New limit just doesn't make any difference

So you are 18 years old. You just graduated high school, and you have decided that college is not for you. Maybe you go and work in your uncle’s garage as a mechanic. Maybe you enlist in the Marines and get ready to fight in Iraq.

What’s that, you want to play in the NBA? Are you crazy? You’re not ready to be compensated generously for playing a boy’s game. You need one more year and then you will be ready.

The NBA’s 19 year-old age minimum is a load of crap from a constitutional perspective, and unfortunately, it’s not going to help college basketball.

Memories of Carmelo Anthony and visions of the next Lebron making D-1 athletes look like schoolboys—even if only for one year—have gotten some fans excited. If you are one of those fans, chill out.

Anthony was the exception, delivering Syracuse and Coach Jim Boeheim that elusive NCAA Championship.
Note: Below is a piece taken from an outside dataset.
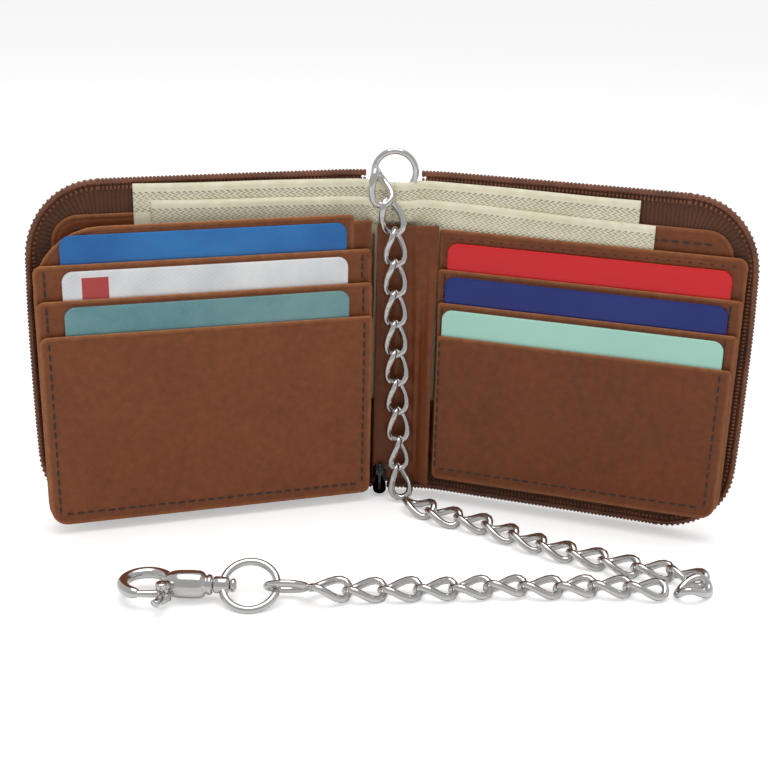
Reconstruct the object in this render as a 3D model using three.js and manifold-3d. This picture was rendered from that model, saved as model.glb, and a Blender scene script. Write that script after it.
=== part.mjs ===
// Zip-around bifold wallet standing open on its lower edge, with its anchor ring, curb chain and
// trigger clasp. Millimetres, +Z up. The origin is the foot of the spine, X runs along the open
// wallet, -Y faces the reader.
import * as THREE from 'three';
import { mergeVertices } from 'three/addons/utils/BufferGeometryUtils.js';
import Module from 'manifold-3d';

// ---- driving dimensions ----
const GAP = 0.3; // between layers that touch
const OPEN_ANGLE = THREE.MathUtils.degToRad(17.5); // each wing, forward of flat
const SPINE_WIDTH = 28; // fold line to fold line
const COVER_LENGTH = 91; // fold line to the outer edge of the cover
const COVER_HEIGHT = 92;
const COVER_THICKNESS = 1.2;
const COVER_CORNER = 15;
const FOLD_GAP = 0.5; // from each fold line to the leather on either side
const TAPE_FLARE = 6.6; // how far the zip tape stands out past the cover
const TAPE_HEM = 5; // how far it is sewn in under the cover's edge
const TAPE_THICKNESS = 0.6;
const COIL_DIAMETER = 2.4;
const LINING_THICKNESS = 0.5;
const LEATHER_THIN = 0.6; // dividers, panels and the page's backing
const POCKET_THICKNESS = 0.5;
const NOTE_LENGTH = 156;
const NOTE_HEIGHT = 66;
const NOTE_THICKNESS = 0.15;
const CARD_LENGTH = 85.6;
const CARD_HEIGHT = 54;
const CARD_THICKNESS = 0.76;
const CARD_CORNER = 3.18;
const CARD_PLAY = 0.4; // each side of a card in its pocket
const CARD_STEP = 10.2; // each pocket below the one behind it
const CARD_SHOW = 8.3; // how much of a card stands above its pocket
const SEAM = 3; // sewn margin of a pocket
const PANEL_TOP = 90;
const DIVIDER_TOP = 97;
const NOTE_TOP = 102;
const RIGHT_POCKET_TOP = 77.8;
const PAGE_WIDTH = 102;
const PAGE_HEIGHT = 91.5;
const PAGE_FOOT = 3;
const PAGE_CORNER = 6;
const PAGE_TOP_CORNER = 20;
const PAGE_POCKET_TOP = 84;
const PAGE_PIVOT = [-5.5, -7.7]; // where the page's hinge strip folds
const WINDOW_SIZE = [26, 58];
const RING_OUTER = 14.5;
const RING_WIRE = 1.9;
const RING_CENTRE = [0.3, -3.6, 107.2];
const CHAIN_TUBE = 6.2; // mean of a curb link's width and thickness
const CLASP_RING_OUTER = 17.5;
const CLASP_RING_WIRE = 2.2;
const CLASP_BARREL = 8;
const CLASP_BARREL_LENGTH = 13;
const CLAW_OUTER = 15.2;
const CLAW_WIRE = 3.2;
const CLASP_AXIS = [-77, 4.8]; // y and z of the clasp's long axis where it lies
const CLASP_RING_X = -37.5;
const CLASP_RING_TILT = THREE.MathUtils.degToRad(31); // the ring leans back from the ground
const POST_DIAMETER = 2;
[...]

For every Carmelo there are twenty versions of Stephon Marbury and Tim Thomas—players who leave after one season, send their programs into downward spirals and cost coaches their jobs.
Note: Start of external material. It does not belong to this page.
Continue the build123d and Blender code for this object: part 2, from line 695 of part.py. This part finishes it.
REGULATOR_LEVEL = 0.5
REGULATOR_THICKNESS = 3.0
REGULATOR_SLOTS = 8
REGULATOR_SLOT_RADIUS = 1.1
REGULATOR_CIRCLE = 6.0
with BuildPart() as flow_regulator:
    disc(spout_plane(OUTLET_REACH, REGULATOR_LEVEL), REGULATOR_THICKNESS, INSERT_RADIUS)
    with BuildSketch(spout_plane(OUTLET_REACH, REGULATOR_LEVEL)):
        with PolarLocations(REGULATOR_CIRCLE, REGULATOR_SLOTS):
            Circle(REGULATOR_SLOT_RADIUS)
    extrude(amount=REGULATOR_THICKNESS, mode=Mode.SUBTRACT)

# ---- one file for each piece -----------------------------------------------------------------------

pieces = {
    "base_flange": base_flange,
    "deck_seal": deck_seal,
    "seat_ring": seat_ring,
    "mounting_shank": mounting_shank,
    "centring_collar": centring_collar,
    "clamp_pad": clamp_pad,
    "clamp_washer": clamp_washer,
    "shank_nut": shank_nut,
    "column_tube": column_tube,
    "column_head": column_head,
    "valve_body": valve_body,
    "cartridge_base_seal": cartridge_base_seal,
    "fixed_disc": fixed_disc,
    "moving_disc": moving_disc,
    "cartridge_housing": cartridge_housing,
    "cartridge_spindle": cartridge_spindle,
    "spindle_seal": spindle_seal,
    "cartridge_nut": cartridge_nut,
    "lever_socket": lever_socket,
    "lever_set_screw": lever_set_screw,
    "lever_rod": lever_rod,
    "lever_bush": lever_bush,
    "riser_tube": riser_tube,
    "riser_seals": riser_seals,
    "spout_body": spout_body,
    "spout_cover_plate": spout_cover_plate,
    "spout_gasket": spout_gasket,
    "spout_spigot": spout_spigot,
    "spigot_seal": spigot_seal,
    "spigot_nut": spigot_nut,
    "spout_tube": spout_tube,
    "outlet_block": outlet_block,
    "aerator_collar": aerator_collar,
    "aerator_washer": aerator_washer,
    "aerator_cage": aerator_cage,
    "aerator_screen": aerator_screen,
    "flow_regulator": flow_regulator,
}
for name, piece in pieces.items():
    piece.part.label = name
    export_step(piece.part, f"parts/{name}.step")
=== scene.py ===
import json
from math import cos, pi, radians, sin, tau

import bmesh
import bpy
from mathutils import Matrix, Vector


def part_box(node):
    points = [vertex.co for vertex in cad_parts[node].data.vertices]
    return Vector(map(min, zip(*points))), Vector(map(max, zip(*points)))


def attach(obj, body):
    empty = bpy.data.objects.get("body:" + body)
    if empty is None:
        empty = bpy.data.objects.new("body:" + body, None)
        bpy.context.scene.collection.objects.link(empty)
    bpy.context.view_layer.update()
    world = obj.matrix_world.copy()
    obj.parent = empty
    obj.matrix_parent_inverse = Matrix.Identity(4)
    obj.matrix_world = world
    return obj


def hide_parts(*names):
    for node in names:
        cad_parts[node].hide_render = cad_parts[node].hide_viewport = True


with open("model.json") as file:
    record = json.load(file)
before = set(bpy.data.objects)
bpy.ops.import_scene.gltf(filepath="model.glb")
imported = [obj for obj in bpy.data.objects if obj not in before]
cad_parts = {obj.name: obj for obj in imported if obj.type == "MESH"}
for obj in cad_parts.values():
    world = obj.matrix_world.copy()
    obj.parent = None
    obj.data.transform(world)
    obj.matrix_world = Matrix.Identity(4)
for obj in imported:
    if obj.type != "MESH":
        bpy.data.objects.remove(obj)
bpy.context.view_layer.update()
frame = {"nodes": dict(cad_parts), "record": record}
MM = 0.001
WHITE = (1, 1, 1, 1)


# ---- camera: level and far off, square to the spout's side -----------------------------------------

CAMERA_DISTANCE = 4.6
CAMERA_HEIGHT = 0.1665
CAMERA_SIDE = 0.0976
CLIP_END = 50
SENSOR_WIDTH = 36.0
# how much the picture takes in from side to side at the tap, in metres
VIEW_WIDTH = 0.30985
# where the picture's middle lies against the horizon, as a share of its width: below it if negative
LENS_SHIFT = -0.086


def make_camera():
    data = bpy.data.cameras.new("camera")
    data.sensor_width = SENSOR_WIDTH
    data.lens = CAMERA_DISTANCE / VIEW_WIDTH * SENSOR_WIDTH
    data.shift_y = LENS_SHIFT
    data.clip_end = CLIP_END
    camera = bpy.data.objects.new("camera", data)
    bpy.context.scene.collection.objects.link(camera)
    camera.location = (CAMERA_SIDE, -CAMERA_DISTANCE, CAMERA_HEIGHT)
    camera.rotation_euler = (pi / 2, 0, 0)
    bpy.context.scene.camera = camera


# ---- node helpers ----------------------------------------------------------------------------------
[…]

The next Lebron, if he even exists, will never take a Sociology 142 final or make it to a Sweet 16 press conference. Oh you think he will, huh? I think I’ve got just the guy to shut you up.

“What if Lebron James was not allowed to play [in the NBA], would he still have gotten his Nike contract?” Duke head coach Mike Krzyzewski said. “I think he would have. So I don’t think he is going to college. So what does he do?”

Great question, Coach K. From where I’m sitting, that player has two legit options for that one year. He can go to Europe and get paid while competing against lesser talent. But as much as this would do for an 18 year old’s maturity, I don’t see these guys going for it. What he will do is play in the NBA Developmental League, which will be the NBA’s version of a minor league. Then comes the ripple effect.

If the very best players go to the Developmental League, then the second and third-tier players coming out of high school—guys with a very realistic chance of making the NBA eventually—will begin to follow and fortify the league. As the NBDL rises, college basketball will fall.

Now the ball is in the court of the NCAA. College basketball needs to become a more attractive option in order to prevent a mass migration. Maybe—dare we say it—college basketball players should start making money.